BS: At the moment the dissidents of the MKO in Iraq need urgent help. On the one hand they face threats from the Rajavi cult since this the rule of cults, that they cannot tolerate their dissidents and they harass them all the time, and on the other hand these people need legal and financial aid to be able to rebuild their destroyed lives where they wish. In this regard the SFF which is a humanitarian foundation and has been established by Iraqi personalities and international bodies as well as some families of the MKO members in Camp Ashraf is aiming to rescue these people as much as possible and help their families.
SFF: What is the demand of the families who come to Iraq and approach the gates of Camp Ashraf?
BS: They have a righteous and just demand. They want to see their beloved ones without any control and observation imposed by the MKO. For many years these people have been indoctrinated within the isolated boundaries of Camp Ashraf, and they have been denied their basic rights, above all of which is the right to choose freely and to enjoy family relationships. They have always been forced to choose what the leaders want them to. The members of a cult are the prime victims of that cult who need urgent help.
SFF: How could the families help their beloved ones and what can they achieve?
BS: In my opinion some important things could be done. Initially they can neutralize the belief imposed on them under the guise of ‘the path to emancipation’ that family relationships are a sin. This is vital in order to bring their beloved ones back to normal ideas and ordinary life so they can choose for themselves. The truth is that family values and relationships are contrary to cult relationships and would surely deactivate it.
SFF: In your opinion why is the MKO so strongly opposed to its members’ free and direct meeting with their families in Baghdad?
BS: Because as soon as some sort of family tie is established, the lost human feeling of love and affection would come to life in them again, something which Rajavi’s cult is so afraid of. The MKO insists that all members’ feelings and emotions be directed towards Maryam Rajavi and through her to Mas’ud Rajavi.

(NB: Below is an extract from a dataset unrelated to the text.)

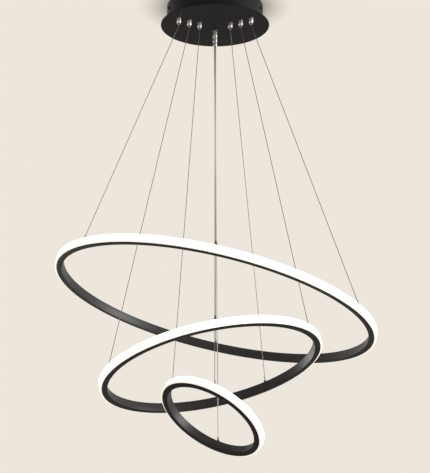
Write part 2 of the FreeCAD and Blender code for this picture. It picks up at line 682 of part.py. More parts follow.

SFF: What are your plans for the future?
BS: From now on I want to live freely and I wish to decide for myself what to do. I do not wish to be a captive in the boundaries of a destructive cult and will not let them decide for me. I am experiencing the outside world again after 20 years and now I have a better understanding of the realities of the misery inside a cult. I wish to help all those still bound within Camp Ashraf and also their awaiting families as much as I can.
In this respect I wish to refer to the touching will of the father of one of those mental captives in Camp Ashraf who wrote: "I do not know for what reason I should not hold the warm hand of my beloved one while my hand is turning cold?’" He passed away without being able to see his child one more time after so many years.
SFF: We do thank you Ms Soltani for the time you provided us and the good work that you are doing and we wish you every success.
BS: I thank you too and I appreciate the efforts of all Iraqi and Iranian associates of the SFF in Iraq. I believe that you do very good work.